Cetuximab (Erbitux) with pembrolizumab (Keytruda) shows promise in patients with mCRC.
The combination of cetuximab (Erbitux) and pembrolizumab (Keytruda) was found to be well tolerated in patients with RAS wild-type metastatic colorectal cancer (mCRC), according to findings of a phase Ib/II study presented at the 2018 Gastrointestinal Cancers Symposium.
In this trial, 9 patients with RAS wild-type mCRC with an ECOG performance status 0 to 2 were enrolled to receive pembrolizumab at a fixed dose of 200 mg for 3 weeks with standard cetuximab at a 400 mg/m2 loading dose followed by 250 mg/m2 weekly. Additionally, correlative serial biopsies were performed both at baseline and at 9 weeks. Primary objectives for this study were to examine the adverse event (AE) profile of the combination and estimate the objective response rate (ORR), as well as the 6-month progression-free survival (PFS).
Monotherapy with cetuximab has previously demonstrated a median PFS of 4.4 months and an ORR of 19.8%. Investigators note that an anti-EGFR monoclonal antibody such as cetuximab may have immunomodulatory impact, including via antibody-dependent cell-mediated cytotoxicity.
Findings presented at the 2018 Gastrointestinal Cancers Symposium by lead author Patrick Boland, MD, showed that the most common AEs were xerosis, dermatitis acneiform rash, hypomagnesemia, vomiting, and fatigue. Although there were minimal grade 3 toxicities, 3 patients experienced grade 3 hypomagnesemia. Grade 3 rash, urticarial, hypocalcemia, elevated alkaline phosphatase, and ascites were also observed. Out of the 9 patients enrolled, 6 achieved stable disease lasting more than 16 weeks.
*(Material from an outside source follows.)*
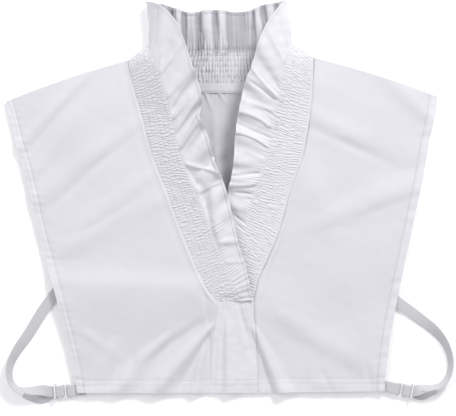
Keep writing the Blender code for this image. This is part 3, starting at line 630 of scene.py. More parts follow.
def principled(name: str, **values: object) -> tuple[Material, NodeTree, Node]:
    """A new material with its tree and its shader.

    Args:
        name: The material's name.
        **values: Names of the shader's inputs, with spaces as underscores, and their values.

    Returns:
        The material, its tree and its Principled BSDF.
    """
    material = bpy.data.materials.new(name)
    material.use_nodes = True
    tree = material.node_tree
    shader = tree.nodes[SHADER]
    set_inputs(shader, values)
    return material, tree, shader


def add_node(tree: NodeTree, kind: str, **values: object) -> Node:
    """Adds a node and sets its inputs by name.

    Args:
        tree: The tree that takes the node.
        kind: The node's type.
        **values: Input names, with spaces as underscores, and their values.

    Returns:
        The node.
    """
    node = tree.nodes.new(kind)
    set_inputs(node, values)
    return node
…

"At this point, we have shown this to be safe with no new AEs. It remains to be seen whether this is better than just giving cetuximab alone, it is still early," said Boland, an assistant professor of oncology at Roswell Park Cancer Institute, in an interview with OncLive.
Investigators concluded that the combinations of cetuximab and pembrolizumab was well tolerated and is safe to be administered at full dosages. Additionally, disease control was demonstrated in the majority of patients.
Cetuximab is approved in patients with metastatic CRC who are of RAS wild-type histology, and preclinical data suggest that it triggers immunogenic cell death. This agent was initially approved in 2004 as a second-line treatment for patients with EGFR-expressing mCRC in combination with irinotecan.
However, in 2012, the approval was expanded to include first-line treatment of patients with KRAS wild-type mCRC in combination with irinotecan, 5-fluorouracil (5-FU), and leucovorin (FOLFIRI). This decision was based on the retrospective analyses of the CRYSTAL trial of cetuximab and FOLFIRI, as well as the OPUS trial, which added folinic acid, 5-FU, and oxaliplatin (FOLOX-4).
Pembrolizumab is currently approved for unresectable or metastatic microsatellite instability-high (MSI-H) or mismatch repair deficient (dMMR) solid tumors that have progressed after prior treatment and who have no satisfactory alternative treatment options, as well as for patients with MSI-H or dMMR colorectal cancer following progression on a fluoropyrimidine, oxaliplatin, and irinotecan.
This approval occurred in May 2017, and was based on the data from 149 patients with MSI-H or dMMR cancers enrolled across 5 single-arm clinical trials. Ninety of those patients had CRC, and the ORR in that population was 36%. Overall, the ORR with pembrolizumab was 39.6% (95% CI, 31.7%-47.9%), including a 7.4% complete response rate (n = 11) and a 32.2% partial response rate (n = 48).
"Since this was conceived and started we have started to think differently about what tumors we treat with cetuximab or panitumumab in terms of left-sided or right sided, or if it should be given upfront as initial therapy as opposed to later on in therapy," Boland added.
Next steps with this combination include a phase II study, which will enroll an additional 33 patients (NCT02713373). This study will assess the true efficacy of cetuximab plus pembrolizumab, with dual primary endpoints of ORR and a PFS of 6 months.
This phase II trial is currently recruiting patients who are RASwild-type and have received at least 1 prior systemic therapy in the metastatic or unresectable disease setting, are naïve to anti-EGFR therapy, and have measurable disease per RECIST 1.1 criteria.
Boland PM, Hutson A, Maguire O, et al. A phase Ib/II study of cetuximab and pembrolizumab in RAS-wt mCRC. J Clin Oncol. 2018;36(suppl 4S; abstr 834).